Author: Mark Sampson
View album and artist detailsArtist/band: |
Alfredo Rodriguez |
Label: |
Mack Avenue Records CD & DVD |
Magazine Review Date: |
June/2016 |
This young Cuban jazz pianist's third album starts with a radical reinvention of the old Compay Segundo favourite, ‘Chan Chan’: all plucked piano, clarinet and skittish time signatures. It segues into the brisk ‘Yemayá’, with guest vocals from the French-Cuban twin-sister duo Ibeyi.
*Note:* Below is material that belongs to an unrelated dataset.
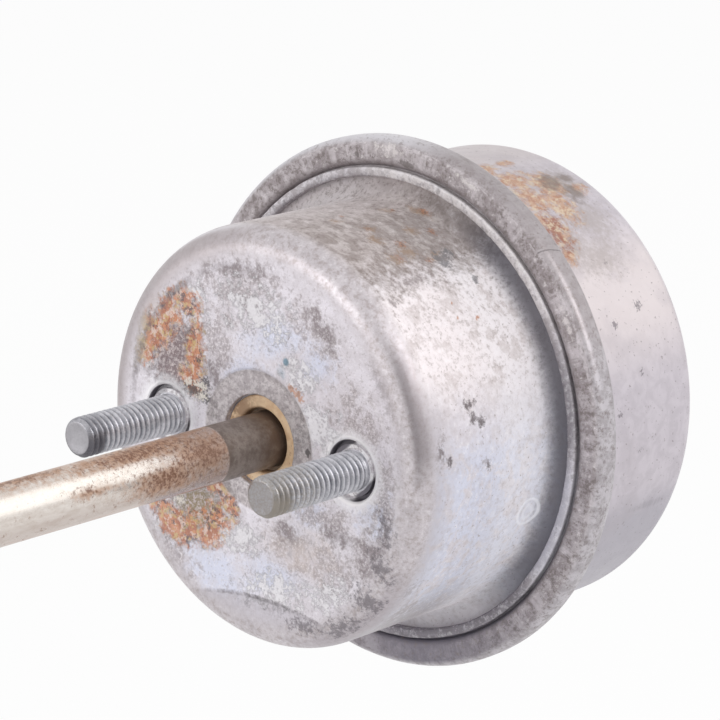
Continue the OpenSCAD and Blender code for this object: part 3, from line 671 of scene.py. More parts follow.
def rear_can_paint():
    p = Paint("zinc_rear")
    grain = p.noise(0.9, 8, 0.75, seed=2)
    fine = p.noise(0.42, 4, 0.65, seed=3)
    mid = p.noise(2.6, 6, 0.65, warp=0.6, seed=4)
    broad = p.noise(9, 4, 0.55, seed=6)
    wiped = p.noise(1.0, 6, 0.74, where=p.around(10, 2.4), seed=8)
    clump = p.noise(2.0, 8, 0.68, seed=28)
    at = p.unrolled
    bead = p.times(p.step(p.y, 33.8, 32.8), p.step(p.r, 33.0, 34.0))
    side = p.times(p.step(p.y, 57.2, 54.5), p.seen_side())

    colour = p.mix(srgb(203, 196, 203), srgb(193, 186, 193), p.step(mid, 0.38, 0.62))
    # Painted highlight: a pale warm zone on the upper right of the can's side.
    sheen_band = p.times(p.step(p.turn, 52, 38), p.step(p.turn, 8, 28))
    colour = p.mix(colour, srgb(216, 206, 206), p.times(sheen_band, side, 0.8))
    # Painted shade: darker and bluish on the lower right and below.
    colour = p.mix(colour, srgb(173, 169, 178), p.times(p.step(p.turn, -14, -27), side, 0.85))
    colour = p.mix(colour, srgb(200, 190, 190), p.times(p.step(p.turn, 70, 84), side, 0.7))
    haze = p.step(broad, 0.5, 0.68)
    colour = p.mix(colour, srgb(178, 170, 176), p.times(haze, 0.35))
    speck = p.step(p.noise(0.5, 2, 0.5, seed=14), 0.66, 0.72)
    colour = p.mix(colour, srgb(132, 120, 122), p.times(speck, 0.6))
    dots = p.grainy(p.blots(at, [((4.2, 38.4), (1.5, 0.8), 0), ((12.6, 44.4), (1, 0.7), 0), ((28, 47.4), (1.8, 1.4), 0), ((-6, 43.6), (0.6, 0.7), 0),
                                 ((25, 41), (2, 1), 0), ((10.6, 49.8), (0.6, 0.5), 0), ((40, 45), (1.2, 1), 0)]), fine, 2.6, 0.3, 0.7)
    colour = p.mix(colour, srgb(116, 108, 114), p.times(dots, 0.75))
    streak = p.grainy(p.blots(at, [((-22.5, 49), (2.2, 8), 0)]), wiped, 2.4, 0.3, 0.9)
    colour = p.mix(colour, srgb(150, 144, 152), p.times(streak, 0.5))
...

Bassist Richard Bona's gorgeous vocals add colour to Rodriguez's nimble playing on the next track, ‘Raíces (Roots)’, and Ibrahim Maalouf's signature trumpet graces both ‘Venga la Esperanza’ and ‘Kaleidoscope’. The musicianship and production – by Quincy Jones, no less – are impeccable, but the music wanders so restlessly, from Afro-Cuban music to Bach and back via flamenco and tango, that there's the sense that this is an album in search of a theme. Significantly, things conclude with a remix of the deceptively simple ‘Ay Mamá Inés’, as if to underline that it's the strongest track.
It would be easy to lump Alfredo Rodriguez with Omar Sosa and Roberto Fonseca simply because he is a Cuban pianist who plays a form of world jazz. This often beautiful album confirms that he clearly has his own identity – even if it seems that he has yet to find his musical personality.